Joyce maps Homer’s Odyssey, Roman Catholic liturgy, Shakespeare’s Hamlet, et al., onto ‘events’ in Dublin on June 16, 1904. This fractal-rich world reproduces patterns (logoi) everywhere, everywhen, across all scales (all 60 orders of magnitude). How then could the events of any day not harmonize with the music of the spheres? 

While Classical cosmology might be reconciled with Christian theology, Machiavellian ethics (“the end justifies the means”) could not. The grip of our Machiavellian Captivity has recently loosened, but we still see its remnants in the press inflamed pseudo-conflict between Science and Religion.


Many of the major issues for contemporary civilization live on the border of science and spirituality. For example, we need science to show us ways to manage climate change, but we need spirituality to motivate us to act.


So our initial question might have to be rethought. Instead of asking, “Can someone be an orthodox Roman Catholic and still believe in astrology?”, perhaps we should be asking, “Can anyone be an orthodox Roman Catholic and not believe in astrology?”


 

Image: Van Eyck, Jan. Portrait of Giovanni Arnolfini and His Wife. 1434, oil on wood, 82.2 × 60 cm. Main Collection, National Gallery, London, NG186.

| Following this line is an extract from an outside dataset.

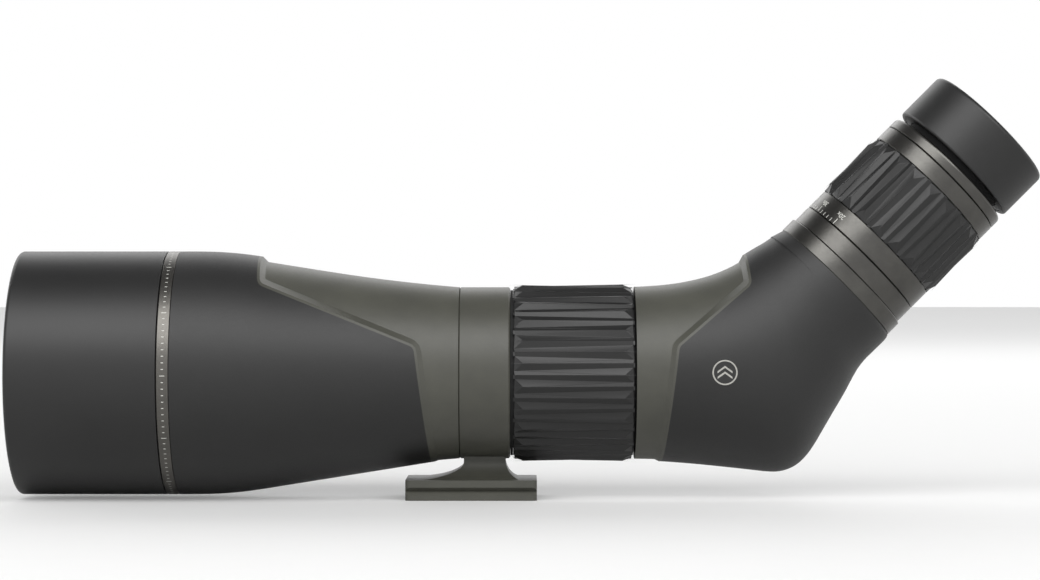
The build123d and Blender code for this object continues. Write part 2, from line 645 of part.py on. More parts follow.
def roof_prism():
    """Triangular prism whose long back is a right-angled roof."""
    apex, foot, far = prism_corners()
    half = PRISM_HALF_WIDTH
    block = extrude(Plane.XZ * make_face(Polyline(apex, foot, far, close=True)), half, both=True)
    ridge = Vector(far[0] - foot[0], 0, far[1] - foot[1])
    frame = Plane(origin=(foot[0], 0, foot[1]), x_dir=(0, 1, 0), z_dir=ridge)
    inward = frame.y_dir.dot(Vector(apex[0] - foot[0], 0, apex[1] - foot[1]))
    side = 1 if inward > 0 else -1
    span = half + 5
    gable = Polyline((0, 0), (span, side * span), (span, side * 80), (-span, side * 80),
                     (-span, side * span), close=True)
    roof = extrude(frame * make_face(gable), ridge.length * 2, both=True)
    return block & roof


def prism_parts():
    apex, foot, far = prism_corners()
    prism = roof_prism()
    inside = PRISM_HALF_WIDTH
    sleeve_outer = tube_bore
    sleeve_inner = sleeve_outer - 2.5
    plate_start = apex[0] - PLATE
    beam = PRISM_FACE / 2 * sin(turn) - 0.5
    cage = ring(BARREL, tube_rear - CAGE_SLEEVE, plate_start, sleeve_inner, sleeve_outer)
    cage += ring(BARREL, plate_start, apex[0], beam, sleeve_outer)
    middle = Vector((foot[0] + far[0]) / 2, 0, (foot[1] + far[1]) / 2)
    back = Vector(far[0] - foot[0], 0, far[1] - foot[1]).normalized()
    outward = Vector(back.Z, 0, -back.X)
    cheek_outline = Polyline((plate_start, apex[1] + 1.0), (apex[0], apex[1] + 1.0), (far[0], far[1] + 1.0),
                             (far[0] + 2.0, far[1] - 3.0), (foot[0], foot[1] - 4.0),
                             (plate_start, foot[1] - 4.0), close=True)
    cheek = extrude(Plane.XZ * make_face(cheek_outline), CHEEK)
    cheek_span = inside + CHEEK
    left = Pos(0, -inside, 0) * cheek
    right = Pos(0, cheek_span, 0) * cheek
    cage += (left + right) & rear_shape(inset=CASTING_WALL + AIR)
    frame = Plane(origin=middle, x_dir=back, z_dir=(0, -1, 0))
    depth_side = 1 if frame.y_dir.dot(outward) < 0 else -1
    clamp_face = Pos(0, depth_side * (CLAMP_DEPTH - CLAMP_BRIDGE) / 2) * Rectangle(
        CLAMP_WIDTH, CLAMP_DEPTH + CLAMP_BRIDGE)
    clamp = extrude(frame * clamp_face, inside, both=True) - prism
    clamp = max(clamp.solids(), key=lambda solid: solid.volume)
    screws = []
    upright = (Align.CENTER, Align.CENTER, Align.MIN)
    for side in (-1, 1):
        for step in (-2.6, 2.6):
            place = Plane(origin=middle + back * step, x_dir=back, z_dir=(0, side, 0))
            shank = place * Pos(0, 0, inside - 2.0) * Cylinder(SCREW_RADIUS, CHEEK + 2.0, align=upright)
            head = place * Pos(0, 0, cheek_span) * Cylinder(2 * SCREW_RADIUS, 1.4, align=upright)
            clamp -= shank
            cage -= shank
            screws.append(shank + head)
    stop = ring(EYEPIECE, HOUSING_RISE - SPIGOT_LENGTH, HOUSING_RISE - SPIGOT_LENGTH + 2.0, FIELD_STOP,
                BODY_RADIUS - BODY_WALL)
    return {"erecting_prism": prism, "prism_cage": cage, "prism_clamp": clamp,
            "prism_screws": Compound(screws), "field_stop": stop}


# ------------------------------------------------------------------ eyepiece
def group_pin_place(group):
    return HOUSING_RISE + group[0] + group[2]


def group_travel(group):
    """Movement of a zoom group at the low and the high end, from its rest place."""
    per_degree = group[3] / (ZOOM_HIGH - ZOOM_LOW)
    return per_degree * ZOOM_LOW, per_degree * ZOOM_HIGH


def eyepiece_body():
    spigot_start = HOUSING_RISE - SPIGOT_LENGTH
    spigot = BODY_RADIUS + SPIGOT_WALL
    mount = turned(EYEPIECE, (spigot_start, BODY_RADIUS), (spigot_start, spigot), (mount_start, spigot),
                   (mount_start, MOUNT_RADIUS - RING_BEVEL), (mount_start + RING_BEVEL, MOUNT_RADIUS),
                   (index_start - RING_BEVEL, MOUNT_RADIUS), (index_start, MOUNT_RADIUS - RING_BEVEL),
                   (index_start, BODY_RADIUS))
    bore = BODY_RADIUS - BODY_WALL
    tube = ring(EYEPIECE, spigot_start, body_top, bore, BODY_RADIUS)
    width = 2 * (ZOOM_PIN + 2 * RUNNING)
    for group, angle in ((FRONT_GROUP, 0), (REAR_GROUP, 180)):
        ends = sorted(group_travel(group))
        place = group_pin_place(group)
        tube -= straight_slot(EYEPIECE, place + ends[0] - width / 2, place + ends[1] + width / 2, angle,
                              bore - 2, BODY_RADIUS + 1, width)
    index = bevelled_ring(EYEPIECE, index_start, scale_start - SEAM, BODY_RADIUS, RING_RADIUS, RING_BEVEL)
    dot = peg(EYEPIECE, scale_start - SEAM - 2.2, 0, RING_RADIUS - 0.8, RING_RADIUS + 0.1, DOT_RADIUS)
    index -= dot
    end_ring_end = end_ring_start + END_RING_WIDTH
    end_ring = turned(EYEPIECE, (end_ring_start, BODY_RADIUS), (end_ring_start, RING_RADIUS - RING_BEVEL),
                      (end_ring_start + RING_BEVEL, RING_RADIUS), (end_ring_end, RING_RADIUS, 1.4),
                      (end_ring_end, BODY_RADIUS))
    return {"eyepiece_mount_collar": mount, "eyepiece_body_tube": tube, "index_ring": index,
            "zoom_index_dot": dot, "eyepiece_end_ring": end_ring}


def eye_lenses():
    bore = BODY_RADIUS - BODY_WALL
    top = body_top - 3.0
    cell_start = end_ring_start - 2.5
    lip = EYE_BORE - 1.5
    inner_start = cell_start + 5.0
    outer_start = top - 2.0 - EYE_OUTER_LENS[0]
    outer_lens = lens(EYEPIECE, outer_start, EYE_BORE, EYE_OUTER_LENS)
    cell = turned(EYEPIECE, (cell_start, EYE_BORE), (cell_start, bore), (top, bore), (top, lip),
                  (top - 2.0, lip), (top - 2.0, EYE_BORE))
    return {
        "eye_lens_cell": cell - outer_lens,
        "eye_lens_inner": lens(EYEPIECE, inner_start, EYE_BORE, EYE_INNER_LENS),
        "eye_lens_outer": outer_lens,
        "eye_retaining_ring": bevelled_ring(EYEPIECE, top, top + 2.4, EYE_BORE + 0.5, bore, 0.4),
    }


def zoom_ring():
    start = scale_start
    end = end_ring_start - SEAM
    cam = ring(EYEPIECE, start, end, cam_bore, cam_radius)
    width = 2 * (ZOOM_PIN + 2 * RUNNING)
    for group, angle in ((FRONT_GROUP, 0), (REAR_GROUP, 180)):
        lead = -group[3] * 360 / (ZOOM_HIGH - ZOOM_LOW)
        spare = degrees(width / 2 / BODY_RADIUS) + 1.0
        cam -= cam_slot(EYEPIECE, group_pin_place(group), cam_bore - 1.0, cam_radius + 0.8, width, lead,
                        -ZOOM_HIGH - spare, -ZOOM_LOW + spare, angle)
    edge = RING_RADIUS
    grip = turned(EYEPIECE, (grip_start, core_radius), (grip_start, edge),
                  (grip_start + GRIP_SHOULDER, GRIP_RADIUS),
                  (grip_end - GRIP_SHOULDER, GRIP_RADIUS), (grip_end, edge), (grip_end, core_radius))
    return {
        "zoom_scale_ring": bevelled_ring(EYEPIECE, start, grip_start, cam_radius, RING_RADIUS, RING_BEVEL),
        "zoom_cam_sleeve": cam,
        "zoom_grip_core": ring(EYEPIECE, grip_start, grip_end, cam_radius, core_radius),
        "zoom_grip": grip,
        "zoom_rear_ring": bevelled_ring(EYEPIECE, grip_end, end, cam_radius, RING_RADIUS, RING_BEVEL),
    }


def zoom_group(name, group, glass, angle):
    """Sliding cell with one lens and the pin that its cam slot drives."""
    outer = BODY_RADIUS - BODY_WALL - RUNNING
    start = HOUSING_RISE + group[0]
    end = start + group[1]
    lens_start = start + 4.0
    lip = ZOOM_BORE - 1.5
    cell = turned(EYEPIECE, (start, lip), (start, outer), (end, outer), (end, ZOOM_BORE),
                  (lens_start, ZOOM_BORE), (lens_start, lip))
    pin = peg(EYEPIECE, start + group[2], angle, ZOOM_BORE + 2.0, cam_radius - 0.2, ZOOM_PIN)
    element = lens(EYEPIECE, lens_start, ZOOM_BORE, glass)
    return {
        f"zoom_{name}_cell": cell - pin - element,
        f"zoom_{name}_lens": element,
        f"zoom_{name}_pin": pin,
    }


def eyecup():
    brake_start = cup_start + 1.3
    brake_end = brake_start + BRAKE_WIDTH
    brake_inner = BODY_RADIUS + RUNNING
    brake_outer = brake_inner + BRAKE_WALL
    pocket = brake_outer + RUNNING
    guide = BODY_RADIUS + AIR
    sleeve_end = cup_end - CUP_LIP
    sleeve = turned(EYEPIECE, (cup_start + 0.2, guide), (cup_start + 0.2, sleeve_radius),
                    (sleeve_end, sleeve_radius), (sleeve_end, guide), (brake_end + 0.1, guide),
                    (brake_end + 0.1, pocket), (brake_start - 0.1, pocket), (brake_start - 0.1, guide))
    rubber = turned(EYEPIECE, (cup_start, sleeve_radius), (cup_start, CUP_RADIUS, 1.0),
                    (cup_end, CUP_RADIUS, CUP_ROUND), (cup_end, CUP_BORE, 0.9),
                    (sleeve_end, CUP_BORE), (sleeve_end, sleeve_radius))
    return {
        "eyecup_brake_ring": ring(EYEPIECE, brake_start, brake_end, brake_inner, brake_outer),
        "eyecup_sleeve": sleeve,
        "eyecup_rubber": rubber,
    }


# ------------------------------------------------------------------ all pieces
def all_pieces():
    pieces = {}
    for group in (tripod_collar(), collar_lock(), front_body(), sunshade(), objective(), centre_tube(),
                  focus(), prism_housing(), prism_parts(), eyepiece_body(), eye_lenses(), zoom_ring(),
                  zoom_group("front", FRONT_GROUP, ZOOM_FRONT_LENS, 0),
                  zoom_group("rear", REAR_GROUP, ZOOM_REAR_LENS, 180), eyecup()):
        pieces.update(group)
    return pieces


os.makedirs("parts", exist_ok=True)
for name, piece in all_pieces().items():
    export_step(piece, f"parts/{name}.step")
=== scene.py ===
import math

import bmesh
import bpy
from mathutils import Matrix, Vector
from mathutils.bvhtree import BVHTree


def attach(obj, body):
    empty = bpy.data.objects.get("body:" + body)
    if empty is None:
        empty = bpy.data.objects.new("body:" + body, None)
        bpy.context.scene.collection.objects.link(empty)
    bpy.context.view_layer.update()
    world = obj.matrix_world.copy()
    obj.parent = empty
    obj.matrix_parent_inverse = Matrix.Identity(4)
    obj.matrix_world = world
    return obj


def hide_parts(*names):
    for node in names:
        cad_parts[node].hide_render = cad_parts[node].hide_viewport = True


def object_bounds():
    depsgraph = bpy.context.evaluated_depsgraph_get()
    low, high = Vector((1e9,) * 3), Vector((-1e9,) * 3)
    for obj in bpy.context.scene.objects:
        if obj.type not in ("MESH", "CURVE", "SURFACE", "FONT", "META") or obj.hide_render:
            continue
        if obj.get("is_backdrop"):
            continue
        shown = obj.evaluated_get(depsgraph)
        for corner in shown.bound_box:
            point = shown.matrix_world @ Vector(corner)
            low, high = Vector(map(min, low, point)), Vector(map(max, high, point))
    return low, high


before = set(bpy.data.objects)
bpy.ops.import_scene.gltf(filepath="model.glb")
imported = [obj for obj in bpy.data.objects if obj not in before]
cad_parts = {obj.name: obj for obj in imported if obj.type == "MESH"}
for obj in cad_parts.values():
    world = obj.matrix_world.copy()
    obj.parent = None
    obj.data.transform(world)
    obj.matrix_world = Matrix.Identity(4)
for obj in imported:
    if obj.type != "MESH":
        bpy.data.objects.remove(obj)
cad_low, cad_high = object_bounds()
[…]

Like Ficino’s astrology, which seeks hidden divine patterns in nature, The Arnolfini Portrait is filled with symbols—each object reflecting deeper theological, philosophical, and even astrological significance. The convex mirror at the center of the painting, reflecting the unseen, echoes the idea that celestial mechanics and human affairs are interconnected reflections of the divine mind.

Much like Ficino’s belief in the signatures of all things, van Eyck’s meticulous realism reveals a world where every detail is imbued with meaning, suggesting that nothing in nature (or art) exists by accident.